Wednesday, April 20, 2005

Columbia Journalism Review Reveals What's Really Going On With Our Schools

Dig deep into the world of education with the Columbia Journalism Review article, "How Are the Kids?" The article deals with the shady activities hidden within the walls of most schools, the media's efforts to uncover these issues, and....

you guessed it! The NCLB Act!

Here's a piece of what you'll find in the article:

If No Child Left Behind raised the stakes for school districts, it also raised the stakes for those who cover them. The education story became a national political story (read: more important) the day the bill passed, and its initial handler was the Washington press corps. The coverage underscored the benefits of the unusual Democratic-Republican alliance that helped push the bill into being. It heralded the importance of imposing high standards and requiring full disclosure for schools that can no longer hide the failure of their most vulnerable students. And it forecast four years of welcome attention to the public schools. In other words, the news was good.

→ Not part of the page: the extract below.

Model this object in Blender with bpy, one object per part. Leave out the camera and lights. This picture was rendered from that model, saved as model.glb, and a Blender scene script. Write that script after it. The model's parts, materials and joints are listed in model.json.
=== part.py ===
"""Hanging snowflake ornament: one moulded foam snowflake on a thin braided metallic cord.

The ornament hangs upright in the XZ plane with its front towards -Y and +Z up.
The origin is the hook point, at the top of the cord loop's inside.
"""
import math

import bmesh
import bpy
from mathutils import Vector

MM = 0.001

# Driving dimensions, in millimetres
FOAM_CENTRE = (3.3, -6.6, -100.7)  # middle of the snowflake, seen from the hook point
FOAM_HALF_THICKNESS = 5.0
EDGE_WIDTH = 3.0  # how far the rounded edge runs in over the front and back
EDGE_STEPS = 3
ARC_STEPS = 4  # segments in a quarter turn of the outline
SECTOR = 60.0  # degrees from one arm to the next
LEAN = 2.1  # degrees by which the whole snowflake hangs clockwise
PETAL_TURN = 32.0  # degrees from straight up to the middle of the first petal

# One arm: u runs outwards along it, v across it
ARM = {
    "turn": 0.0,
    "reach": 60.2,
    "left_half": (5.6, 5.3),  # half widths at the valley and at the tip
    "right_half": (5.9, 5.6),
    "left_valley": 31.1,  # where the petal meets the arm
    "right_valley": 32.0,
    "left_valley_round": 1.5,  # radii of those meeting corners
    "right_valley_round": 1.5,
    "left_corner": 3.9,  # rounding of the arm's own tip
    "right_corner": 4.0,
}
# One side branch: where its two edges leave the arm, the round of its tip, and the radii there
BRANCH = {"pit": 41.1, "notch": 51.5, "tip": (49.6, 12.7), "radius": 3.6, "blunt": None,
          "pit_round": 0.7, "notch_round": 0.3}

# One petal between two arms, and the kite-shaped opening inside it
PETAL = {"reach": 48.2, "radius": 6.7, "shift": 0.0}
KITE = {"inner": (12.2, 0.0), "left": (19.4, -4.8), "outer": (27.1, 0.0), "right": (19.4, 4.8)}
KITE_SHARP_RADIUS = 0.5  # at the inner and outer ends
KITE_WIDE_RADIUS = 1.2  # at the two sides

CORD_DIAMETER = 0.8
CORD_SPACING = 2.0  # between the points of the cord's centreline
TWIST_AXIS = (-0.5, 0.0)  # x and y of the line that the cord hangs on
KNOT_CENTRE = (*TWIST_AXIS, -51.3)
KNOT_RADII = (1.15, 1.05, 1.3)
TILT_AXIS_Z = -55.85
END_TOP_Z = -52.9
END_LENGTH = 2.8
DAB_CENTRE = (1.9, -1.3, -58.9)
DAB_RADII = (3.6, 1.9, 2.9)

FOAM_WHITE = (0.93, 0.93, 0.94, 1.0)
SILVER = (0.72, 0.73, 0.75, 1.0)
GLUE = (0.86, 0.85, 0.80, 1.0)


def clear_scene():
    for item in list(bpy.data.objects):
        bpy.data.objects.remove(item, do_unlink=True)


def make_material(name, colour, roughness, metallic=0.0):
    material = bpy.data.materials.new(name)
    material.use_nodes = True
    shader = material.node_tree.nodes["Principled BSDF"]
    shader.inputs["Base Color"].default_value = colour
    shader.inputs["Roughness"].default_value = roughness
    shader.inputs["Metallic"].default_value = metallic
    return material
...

But Washington reporters did little to shed light on the 1,000-page measure’s finer points, at least initially, preferring instead to parse its political implications.

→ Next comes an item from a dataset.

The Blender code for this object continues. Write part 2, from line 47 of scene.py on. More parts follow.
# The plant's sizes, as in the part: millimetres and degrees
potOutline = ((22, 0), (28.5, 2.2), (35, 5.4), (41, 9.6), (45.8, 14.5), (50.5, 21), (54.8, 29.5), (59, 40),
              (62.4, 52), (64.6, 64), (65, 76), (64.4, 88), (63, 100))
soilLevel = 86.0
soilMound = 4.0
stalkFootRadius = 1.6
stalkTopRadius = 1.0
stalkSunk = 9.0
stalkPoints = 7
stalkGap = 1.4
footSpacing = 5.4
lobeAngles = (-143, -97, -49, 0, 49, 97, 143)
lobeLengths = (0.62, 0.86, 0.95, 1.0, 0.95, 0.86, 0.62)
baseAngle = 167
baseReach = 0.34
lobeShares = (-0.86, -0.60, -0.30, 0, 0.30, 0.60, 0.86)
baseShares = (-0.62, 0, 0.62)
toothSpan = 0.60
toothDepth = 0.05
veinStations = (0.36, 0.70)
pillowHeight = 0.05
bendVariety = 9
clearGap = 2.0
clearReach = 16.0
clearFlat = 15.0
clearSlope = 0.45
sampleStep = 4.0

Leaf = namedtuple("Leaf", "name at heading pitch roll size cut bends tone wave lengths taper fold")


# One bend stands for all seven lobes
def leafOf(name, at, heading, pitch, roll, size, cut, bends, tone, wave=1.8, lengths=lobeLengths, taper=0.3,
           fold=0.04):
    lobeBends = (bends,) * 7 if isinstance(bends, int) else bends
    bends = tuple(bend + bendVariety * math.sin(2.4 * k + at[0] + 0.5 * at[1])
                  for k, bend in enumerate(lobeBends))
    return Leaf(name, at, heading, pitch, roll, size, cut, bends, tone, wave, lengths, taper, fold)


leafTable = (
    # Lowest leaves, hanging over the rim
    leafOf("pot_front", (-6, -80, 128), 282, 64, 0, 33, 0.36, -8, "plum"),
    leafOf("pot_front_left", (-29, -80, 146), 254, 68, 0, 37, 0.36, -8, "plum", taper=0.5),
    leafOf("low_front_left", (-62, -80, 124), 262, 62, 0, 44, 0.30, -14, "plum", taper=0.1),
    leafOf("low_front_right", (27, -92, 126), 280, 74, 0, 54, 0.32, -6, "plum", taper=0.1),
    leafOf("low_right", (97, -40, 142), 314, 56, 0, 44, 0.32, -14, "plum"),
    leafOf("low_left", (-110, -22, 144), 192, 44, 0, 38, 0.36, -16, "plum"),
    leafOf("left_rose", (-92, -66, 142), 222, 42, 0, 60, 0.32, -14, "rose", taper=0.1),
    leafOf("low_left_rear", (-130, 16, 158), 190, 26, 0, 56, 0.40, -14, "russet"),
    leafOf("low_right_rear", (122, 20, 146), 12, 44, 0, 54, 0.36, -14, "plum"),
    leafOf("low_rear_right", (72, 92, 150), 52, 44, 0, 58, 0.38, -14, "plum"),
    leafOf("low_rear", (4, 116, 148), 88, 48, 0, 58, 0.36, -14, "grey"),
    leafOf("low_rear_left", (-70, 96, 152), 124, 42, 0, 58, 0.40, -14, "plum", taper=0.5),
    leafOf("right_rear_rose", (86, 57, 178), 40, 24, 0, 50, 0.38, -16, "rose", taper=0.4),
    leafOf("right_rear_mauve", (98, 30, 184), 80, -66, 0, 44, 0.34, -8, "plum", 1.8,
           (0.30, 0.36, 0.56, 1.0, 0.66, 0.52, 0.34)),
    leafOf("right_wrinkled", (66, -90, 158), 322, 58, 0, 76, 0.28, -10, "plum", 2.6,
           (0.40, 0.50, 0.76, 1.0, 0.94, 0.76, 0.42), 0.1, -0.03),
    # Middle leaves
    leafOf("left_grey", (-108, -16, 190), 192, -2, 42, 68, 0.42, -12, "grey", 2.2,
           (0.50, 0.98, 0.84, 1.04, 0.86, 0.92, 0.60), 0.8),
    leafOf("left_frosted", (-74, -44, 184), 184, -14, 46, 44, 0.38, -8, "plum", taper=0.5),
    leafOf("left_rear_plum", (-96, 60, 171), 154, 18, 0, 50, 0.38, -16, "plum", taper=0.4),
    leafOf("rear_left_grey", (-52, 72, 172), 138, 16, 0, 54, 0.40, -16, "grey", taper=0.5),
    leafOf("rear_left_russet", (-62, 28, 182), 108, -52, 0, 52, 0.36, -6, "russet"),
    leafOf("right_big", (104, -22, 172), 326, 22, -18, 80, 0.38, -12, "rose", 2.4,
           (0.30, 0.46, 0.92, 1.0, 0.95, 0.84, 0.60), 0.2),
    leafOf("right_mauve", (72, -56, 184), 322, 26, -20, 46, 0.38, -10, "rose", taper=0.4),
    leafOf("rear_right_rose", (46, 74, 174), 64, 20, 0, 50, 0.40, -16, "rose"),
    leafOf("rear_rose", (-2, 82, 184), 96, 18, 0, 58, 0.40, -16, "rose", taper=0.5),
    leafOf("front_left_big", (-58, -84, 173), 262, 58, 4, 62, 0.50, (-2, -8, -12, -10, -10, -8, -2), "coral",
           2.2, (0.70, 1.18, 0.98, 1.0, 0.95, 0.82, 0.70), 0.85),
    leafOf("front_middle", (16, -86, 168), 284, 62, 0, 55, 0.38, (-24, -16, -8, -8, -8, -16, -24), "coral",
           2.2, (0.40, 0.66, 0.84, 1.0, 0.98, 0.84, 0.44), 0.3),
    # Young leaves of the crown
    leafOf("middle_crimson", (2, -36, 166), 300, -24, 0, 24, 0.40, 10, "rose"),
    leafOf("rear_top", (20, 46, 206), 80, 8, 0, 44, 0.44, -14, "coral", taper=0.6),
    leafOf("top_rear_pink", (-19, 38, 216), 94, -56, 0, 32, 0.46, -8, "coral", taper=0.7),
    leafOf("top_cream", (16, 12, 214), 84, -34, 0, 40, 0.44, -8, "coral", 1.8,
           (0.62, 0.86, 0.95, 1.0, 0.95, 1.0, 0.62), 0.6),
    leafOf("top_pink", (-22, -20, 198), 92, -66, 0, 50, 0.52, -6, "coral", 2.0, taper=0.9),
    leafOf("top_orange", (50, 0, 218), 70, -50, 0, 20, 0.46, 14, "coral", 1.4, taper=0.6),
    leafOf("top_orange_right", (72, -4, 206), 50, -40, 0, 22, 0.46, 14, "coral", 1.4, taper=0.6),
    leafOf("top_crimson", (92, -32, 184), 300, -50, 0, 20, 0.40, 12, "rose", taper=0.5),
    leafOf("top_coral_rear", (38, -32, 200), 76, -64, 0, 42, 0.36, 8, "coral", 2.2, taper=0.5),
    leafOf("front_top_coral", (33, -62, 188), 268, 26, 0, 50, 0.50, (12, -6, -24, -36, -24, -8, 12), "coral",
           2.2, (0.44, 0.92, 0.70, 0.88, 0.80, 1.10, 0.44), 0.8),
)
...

Now that the law’s full effects are settling into elementary and middle school classroom reality, more critics are speaking out against it, and talking to reporters. The Department of Education was so concerned about the growing bipartisan wave of criticism that it paid $700,000 to a public relations firm to promote No Child and rank individual reporters’ coverage of it. Then, in January, USA Today broke the story that the department had paid Armstrong Williams, a conservative black pundit and radio host, $240,000 to shill for the Bush administration’s main education initiative.